Copy each line of the listing below exactly.

MATERIAL PROVIDED start

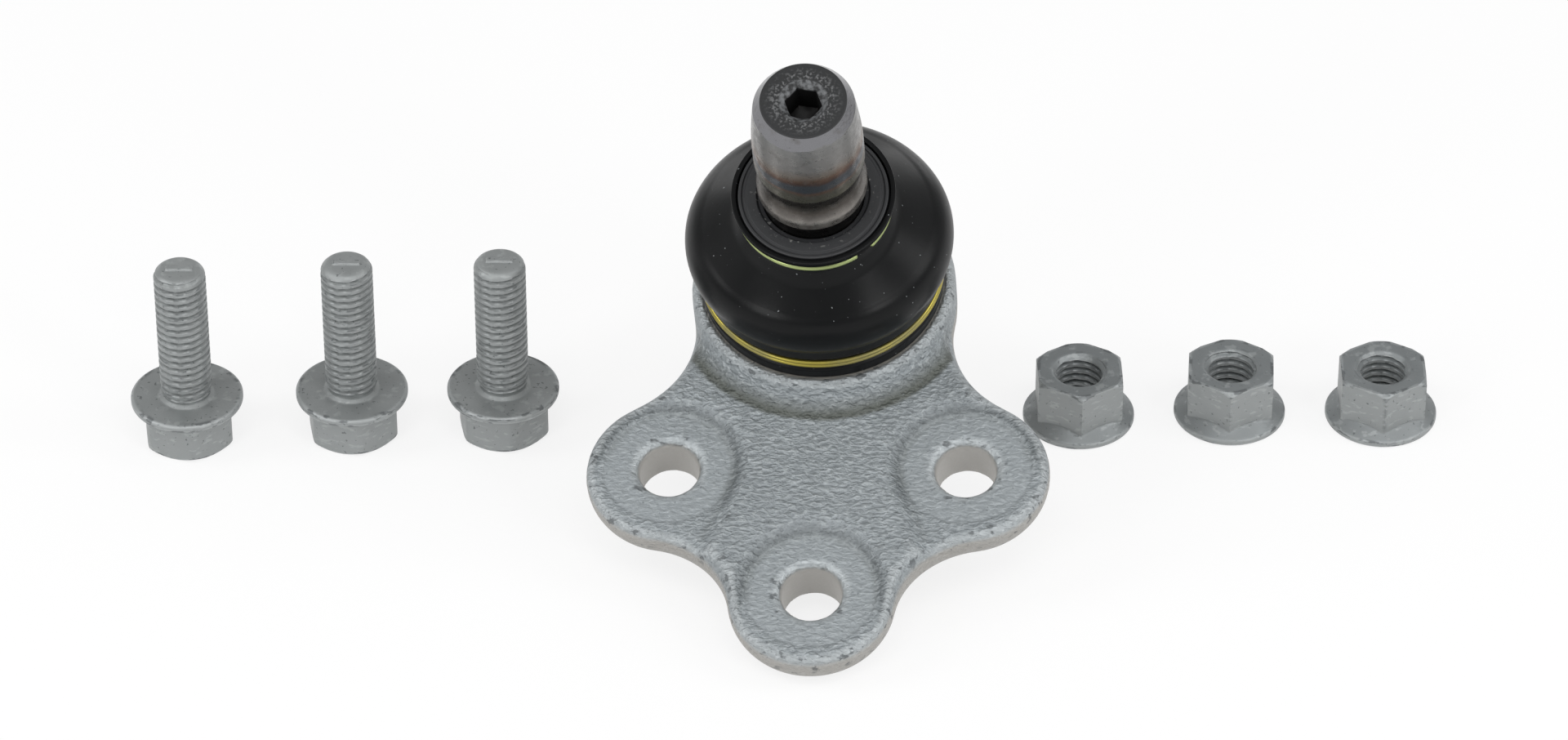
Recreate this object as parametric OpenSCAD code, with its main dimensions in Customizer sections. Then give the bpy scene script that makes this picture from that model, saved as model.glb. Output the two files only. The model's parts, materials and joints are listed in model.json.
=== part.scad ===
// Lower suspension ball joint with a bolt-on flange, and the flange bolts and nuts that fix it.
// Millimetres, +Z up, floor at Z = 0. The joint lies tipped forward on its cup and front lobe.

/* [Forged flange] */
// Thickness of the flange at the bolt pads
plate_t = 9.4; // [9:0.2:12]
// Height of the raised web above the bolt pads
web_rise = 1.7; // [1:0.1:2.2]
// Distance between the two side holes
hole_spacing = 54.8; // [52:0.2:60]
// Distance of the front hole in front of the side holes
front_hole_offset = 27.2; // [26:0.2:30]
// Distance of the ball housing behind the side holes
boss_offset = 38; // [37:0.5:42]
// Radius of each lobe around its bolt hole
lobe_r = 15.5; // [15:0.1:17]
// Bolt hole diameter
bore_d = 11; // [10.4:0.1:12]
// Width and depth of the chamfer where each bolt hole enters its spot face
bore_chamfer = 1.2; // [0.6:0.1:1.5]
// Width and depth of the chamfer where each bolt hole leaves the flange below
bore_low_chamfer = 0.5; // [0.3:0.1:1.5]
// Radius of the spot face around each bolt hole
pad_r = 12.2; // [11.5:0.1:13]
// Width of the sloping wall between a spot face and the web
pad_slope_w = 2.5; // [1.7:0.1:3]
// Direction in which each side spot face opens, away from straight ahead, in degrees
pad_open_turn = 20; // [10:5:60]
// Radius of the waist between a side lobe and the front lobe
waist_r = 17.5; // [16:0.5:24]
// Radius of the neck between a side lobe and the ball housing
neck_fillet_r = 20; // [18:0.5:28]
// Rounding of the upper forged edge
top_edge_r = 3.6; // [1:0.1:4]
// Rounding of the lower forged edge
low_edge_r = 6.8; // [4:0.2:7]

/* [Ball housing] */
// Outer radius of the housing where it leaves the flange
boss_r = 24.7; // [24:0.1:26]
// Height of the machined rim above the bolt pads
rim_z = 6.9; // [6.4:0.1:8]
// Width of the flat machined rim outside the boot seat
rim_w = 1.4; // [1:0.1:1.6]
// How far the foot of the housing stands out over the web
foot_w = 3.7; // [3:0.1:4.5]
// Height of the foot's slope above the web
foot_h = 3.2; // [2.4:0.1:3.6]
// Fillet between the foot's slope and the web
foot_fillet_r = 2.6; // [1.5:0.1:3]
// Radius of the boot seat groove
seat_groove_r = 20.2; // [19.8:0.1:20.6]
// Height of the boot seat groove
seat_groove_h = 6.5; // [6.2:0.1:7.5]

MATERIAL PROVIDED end

| OUTPUT FOR THIS EXERCISE |
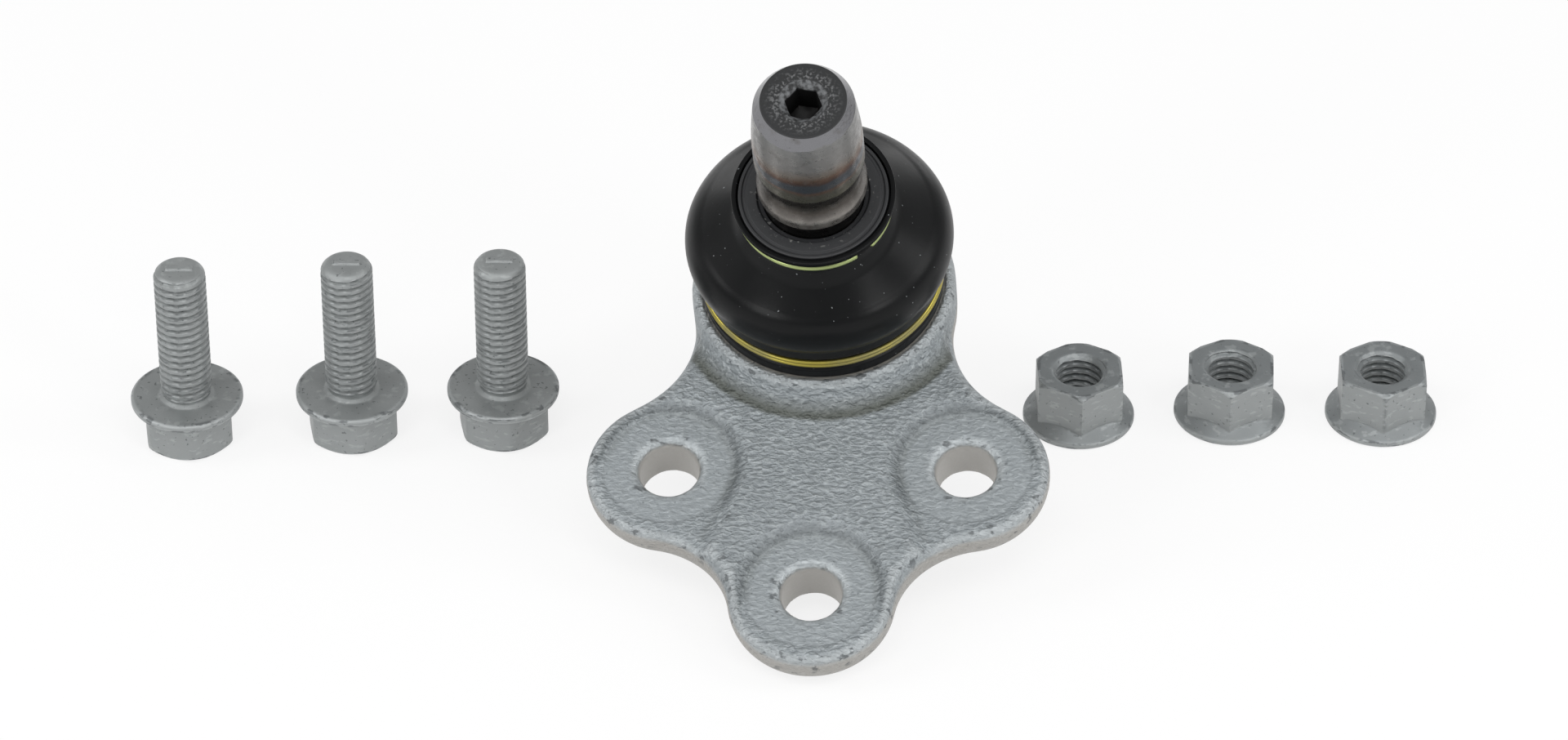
Recreate this object as parametric OpenSCAD code, with its main dimensions in Customizer sections. Then give the bpy scene script that makes this picture from that model, saved as model.glb. Output the two files only. The model's parts, materials and joints are listed in model.json.
=== part.scad ===
// Lower suspension ball joint with a bolt-on flange, and the flange bolts and nuts that fix it.
// Millimetres, +Z up, floor at Z = 0. The joint lies tipped forward on its cup and front lobe.

/* [Forged flange] */
// Thickness of the flange at the bolt pads
plate_t = 9.4; // [9:0.2:12]
// Height of the raised web above the bolt pads
web_rise = 1.7; // [1:0.1:2.2]
// Distance between the two side holes
hole_spacing = 54.8; // [52:0.2:60]
// Distance of the front hole in front of the side holes
front_hole_offset = 27.2; // [26:0.2:30]
// Distance of the ball housing behind the side holes
boss_offset = 38; // [37:0.5:42]
// Radius of each lobe around its bolt hole
lobe_r = 15.5; // [15:0.1:17]
// Bolt hole diameter
bore_d = 11; // [10.4:0.1:12]
// Width and depth of the chamfer where each bolt hole enters its spot face
bore_chamfer = 1.2; // [0.6:0.1:1.5]
// Width and depth of the chamfer where each bolt hole leaves the flange below
bore_low_chamfer = 0.5; // [0.3:0.1:1.5]
// Radius of the spot face around each bolt hole
pad_r = 12.2; // [11.5:0.1:13]
// Width of the sloping wall between a spot face and the web
pad_slope_w = 2.5; // [1.7:0.1:3]
// Direction in which each side spot face opens, away from straight ahead, in degrees
pad_open_turn = 20; // [10:5:60]
// Radius of the waist between a side lobe and the front lobe
waist_r = 17.5; // [16:0.5:24]
// Radius of the neck between a side lobe and the ball housing
neck_fillet_r = 20; // [18:0.5:28]
// Rounding of the upper forged edge
top_edge_r = 3.6; // [1:0.1:4]
// Rounding of the lower forged edge
low_edge_r = 6.8; // [4:0.2:7]

/* [Ball housing] */
// Outer radius of the housing where it leaves the flange
boss_r = 24.7; // [24:0.1:26]
// Height of the machined rim above the bolt pads
rim_z = 6.9; // [6.4:0.1:8]
// Width of the flat machined rim outside the boot seat
rim_w = 1.4; // [1:0.1:1.6]
// How far the foot of the housing stands out over the web
foot_w = 3.7; // [3:0.1:4.5]
// Height of the foot's slope above the web
foot_h = 3.2; // [2.4:0.1:3.6]
// Fillet between the foot's slope and the web
foot_fillet_r = 2.6; // [1.5:0.1:3]
// Radius of the boot seat groove
seat_groove_r = 20.2; // [19.8:0.1:20.6]
// Height of the boot seat groove
seat_groove_h = 6.5; // [6.2:0.1:7.5]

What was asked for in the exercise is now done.